Reach for it, too, when you want to generate and diff type-system diagrams of the model and the implementation to track how they drift apart and back together over the loop's iterations.
Do not reach for it when the domain need not be lifted or verified at all, where the ceremony of the round trip buys nothing.
Do not reach for it when the goal is simply to transpile Rust to C: that is Eurydice's job, not this skill's, and the lift-and-check round trip would be wasted effort.
Before the first refine → lift → check cycle on a new machine, confirm each tool is present and version-matched and stand up the Lean backend the check leg needs; references/toolchain-setup.md covers that one-time setup and a tier-0 smoke test.
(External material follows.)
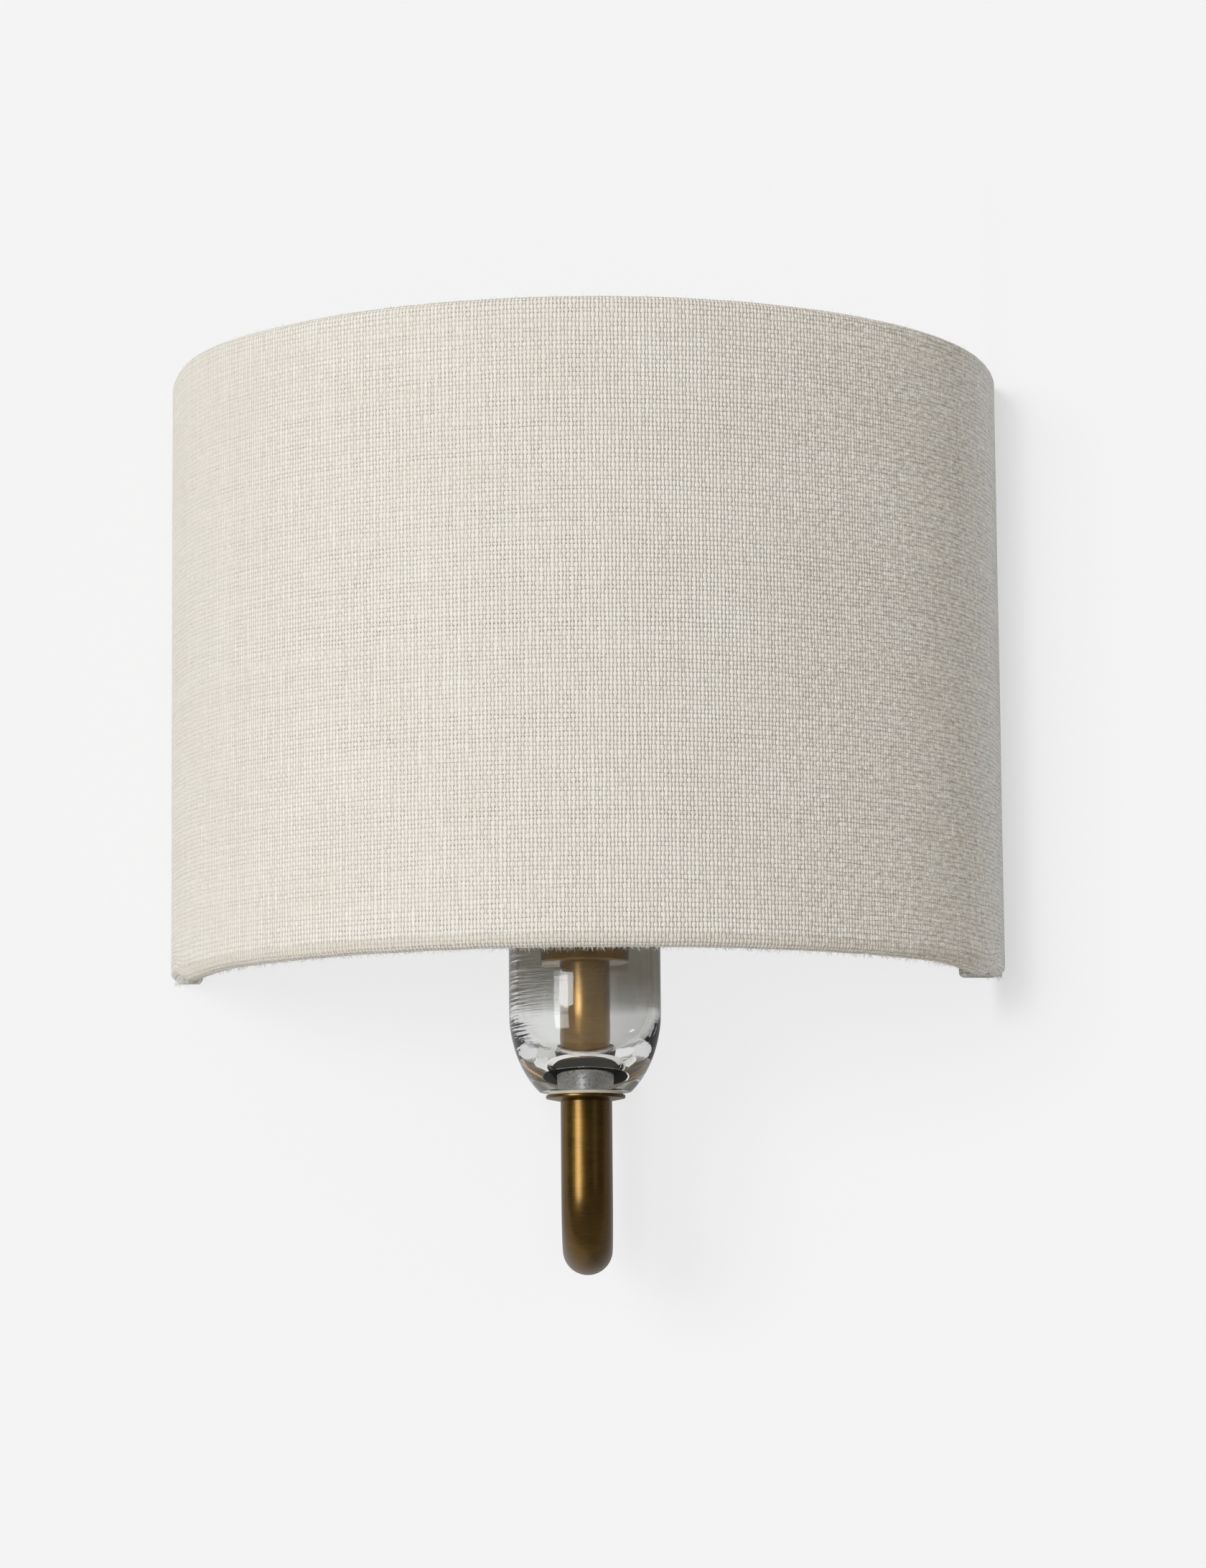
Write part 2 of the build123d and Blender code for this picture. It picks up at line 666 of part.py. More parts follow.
def plate_pieces():
    nipple_radius = nipple_diameter / 2
    inside_face = plate_depth - plate_thickness
    washer_low = inside_face - lock_washer_thickness
    nut_low = washer_low - nut_thickness
    nipple = ring(nipple_radius, nipple_bore / 2, nut_low - nipple_past_nut, plate_depth + back_plug_length)
    washer = ring(lock_washer_radius, nipple_radius + plate_hole_gap, washer_low, inside_face)
    stud_length = plate_depth + cap_nut_seat + stud_in_nut
    studs = [Pos(side * stud_spacing / 2, 0, 0) * disc(stud_radius, 0, stud_length) for side in (-1, 1)]
    return {
        "wall_plate": off_wall(wall_plate()),
        "mounting_bar": off_wall(mounting_bar()),
        "plate_studs": off_wall(Compound(studs)),
        "cap_nut_left": cap_nut(-1),
        "cap_nut_right": cap_nut(1),
        "ground_screw": off_wall(ground_screw()),
        "back_nipple": off_wall(nipple),
        "back_nut": off_wall(hex_nut(nut_low, washer_low)),
        "lock_washer": off_wall(washer),
    }


def lead(side):
    """One insulated conductor: holder terminal, threaded tube, arm, plate, wire cap."""
    x = side * lead_spacing / 2
    terminal_x = side * terminal_spacing / 2
    plate_y = -lead_height_at_plate
    cap_x = side * lead_spread_at_plate / 2
    bend_z = nipple_top_z + lead_turn_radius
    route = arm_route(x, nipple_base_z, plate_face_y)
    top = FilletPolyline(
        (terminal_x, lamp_y, holder_base_z + lead_socket_depth),
        (terminal_x, lamp_y, holder_base_z - lead_turn_radius),
        (x, lamp_y, bend_z),
        (x, lamp_y, nipple_base_z),
        radius=lead_turn_radius / 2,
    )
    end = FilletPolyline(
        (x, plate_face_y, 0),
        (x, plate_y, 0),
        (cap_x, plate_y, lead_rise_at_plate - lead_turn_radius),
        (cap_x, plate_y, lead_rise_at_plate + lead_in_cap),
        radius=lead_turn_radius / 2,
    )
    return pipe([top, *route, end], Circle(lead_radius))


def wire_cap(side):
    """A tapered plastic cap that joins one lead to the supply."""
    low = lead_rise_at_plate
    body = cone(wire_cap_radius, wire_cap_tip_radius, 0, wire_cap_length)
    body -= disc(lead_radius + thread_gap, 0, lead_in_cap + thread_gap)
    return Pos(side * lead_spread_at_plate / 2, -lead_height_at_plate, low) * body


def lead_pieces():
    return {
        "lead_live": lead(-1),
        "lead_neutral": lead(1),
        "wire_caps": Compound([wire_cap(-1), wire_cap(1)]),
    }


def build():
    pieces = {}
    pieces.update(plate_pieces())
    pieces.update(arm_pieces())
    pieces.update(glass_pieces())
    pieces.update(holder_pieces())
    pieces.update(shade_pieces())
    pieces["shade_ring_nut"] = to_lamp(ring_nut())
    pieces.update(bulb_pieces())
    pieces.update(lead_pieces())
    os.makedirs("parts", exist_ok=True)
    for name, shape in pieces.items():
        export_step(shape, f"parts/{name}.step")


build()
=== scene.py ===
import json
import math
import random

import bpy
import numpy as np
from mathutils import Matrix, Vector, noise


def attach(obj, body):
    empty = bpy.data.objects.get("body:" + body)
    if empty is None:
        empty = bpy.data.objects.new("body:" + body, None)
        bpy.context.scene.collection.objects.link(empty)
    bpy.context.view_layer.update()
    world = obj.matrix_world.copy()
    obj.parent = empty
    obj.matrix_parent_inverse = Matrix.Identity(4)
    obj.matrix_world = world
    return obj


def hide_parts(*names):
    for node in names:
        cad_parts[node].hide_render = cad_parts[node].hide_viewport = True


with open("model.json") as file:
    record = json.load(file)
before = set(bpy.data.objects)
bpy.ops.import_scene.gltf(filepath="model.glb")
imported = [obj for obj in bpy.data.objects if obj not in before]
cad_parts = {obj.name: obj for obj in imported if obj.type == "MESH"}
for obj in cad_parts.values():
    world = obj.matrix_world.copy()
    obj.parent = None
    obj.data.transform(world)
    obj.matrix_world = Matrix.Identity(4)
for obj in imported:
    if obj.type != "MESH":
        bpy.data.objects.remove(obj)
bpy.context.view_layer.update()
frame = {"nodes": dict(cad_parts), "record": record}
random.seed(41)

# The half-round wall light. Frame in metres, +Z up, the wall at y = 0, the light stands out towards -Y.
MM = 0.001

# The shade
SHADE_R = 165.1 * MM
SHADE_H = 241.3 * MM
SHADE_Y = -4.0 * MM                 # its open back, off the wall
HEM_Z = -110.0 * MM
HEM = 7.0 * MM                      # height and depth of a rolled hem
ROLL = 3.2 * MM                     # radius of the cloth round a hem wire
SKIN = 1.05 * MM                    # thickness of the cloth
CLEAR = 0.05 * MM                   # what the cloth keeps inside the CAD radius
RETURN_DEPTH = 4.6 * MM             # the turned-in back edges, round the end bars
RETURN_WIDTH = {-1: 12.0 * MM, 1: 18.0 * MM}
RETURN_EDGE = 1.1 * MM              # radius of their long edges
RETURN_ROUND = 2.0 * MM             # radius of their ends
RETURN_BACK = 0.06 * MM             # how far they stand behind the skin's own end face
END_PITCH = 1.42 * MM               # from one upright yarn to the next
PICK_PITCH = 1.70 * MM              # from one cross yarn to the next

# How the hand-rolled hem strays from a straight one
HEM_SAG = 0.9 * MM                  # the lower edge hangs this much lower along the front
END_SAG = (1.7 * MM, 2.4 * MM)      # and this much more towards its left and right end
END_LIFT = (1.5 * MM, 1.15 * MM)    # but stands higher at the very ends
CREST = 0.55 * MM                   # the top edge stands higher
LEFT_CREST = 0.9 * MM               # and higher still towards its left end
CORNER = 4.0 * MM                   # radius of the lower corners
HEM_REACH = 2.5 * HEM               # height over which sag, lift and crest fade out

# Loose fibres
HEM_HAIRS = 1700
SKIN_HAIRS = 900

# The glass
LAMP_Y = -90.0 * MM
GLASS_BORE = 7.6 * MM
GLASS_FLOOR_Z = HEM_Z - 38.1 * MM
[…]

Mechanical proof is the ideal, not a requirement
The precise ideal is an on-the-nose mechanical proof that the lifted model refines or equals the spec, but its absence is not a failure of the method.
When a mechanical proof is intractable, differential testing or LLM comparison still discharges the check at a weaker but honest tier, and the methodology remains sound.
This honesty principle is developed in references/mathematics.md (the adjunction framing and its three honesty notes) and operationalized in references/check-translation-validation.md (the three tiers and the ideal-not-requirement stance).
References
| Reference | Open it for |
|---|
references/methodology.md | The refine → lift → check loop, the one-CLI-call-per-step intent, and the iteration cycle |
references/mathematics.md | The Galois/adjunction framing (α ⊣ γ; Φ = α∘γ ≈ id) and the three honesty notes |
references/vocabulary.md | The term mapping, the "extraction" hazard, and transpiler vs functional translation |
references/lean-spec-patterns.md | Dependently-typed domain modeling in Lean 4, the executable/decidable fragment, and Plausible |
references/refine-and-lower.md | Forward Lean → Rust, the Aeneas/Charon-safe Rust subset, and ownership-intent annotations |
references/lift-charon-aeneas.md | Charon then Aeneas, symbolic execution, backward functions, and Nix-flake invocation |
references/toolchain-setup.md | Confirming the toolchain works before starting, the tier-0 translation-validation smoke test, and the Lean backend (lake/elan/cache) setup |
references/check-translation-validation.md | The three check tiers, refinement vs equivalence, and the ideal-not-requirement stance |
references/diagramming.md | The type-graph.json schema spec, the three emitters as specification, Mermaid v1, SVG fallback, and future work |
references/prior-art-idris2.md | Lessons mined from ironstar and the later Idris2 → Lean 4 test exercise |
See also
preferences-domain-modeling — DDD aggregate design, smart constructors, and making illegal states unrepresentable, the source discipline for the Lean spec leg.
preferences-theoretical-foundations — category and type theory and the home of the adjunction framing this skill leans on; it owns the general "keep a type-checkable Lean spec beside the implementation" stance, including the Lean-spec-beside-a-non-Rust-implementation (for example Python) case, while this skill owns the verified Lean-to-Rust round trip the two share.
preferences-algebraic-laws — functor/monad laws and property-based testing, the backbone of the differential-testing check tier.
preferences-validation-assurance — severity, evidence quality, and the confidence promotion chain that calibrates which check tier suffices.
preferences-architecture-diagramming — format selection and diagram compendium conventions that the type-system diagramming leg specializes.
preferences-rust-development — the Rust conventions the refine/lower leg must respect within the Aeneas/Charon-safe subset.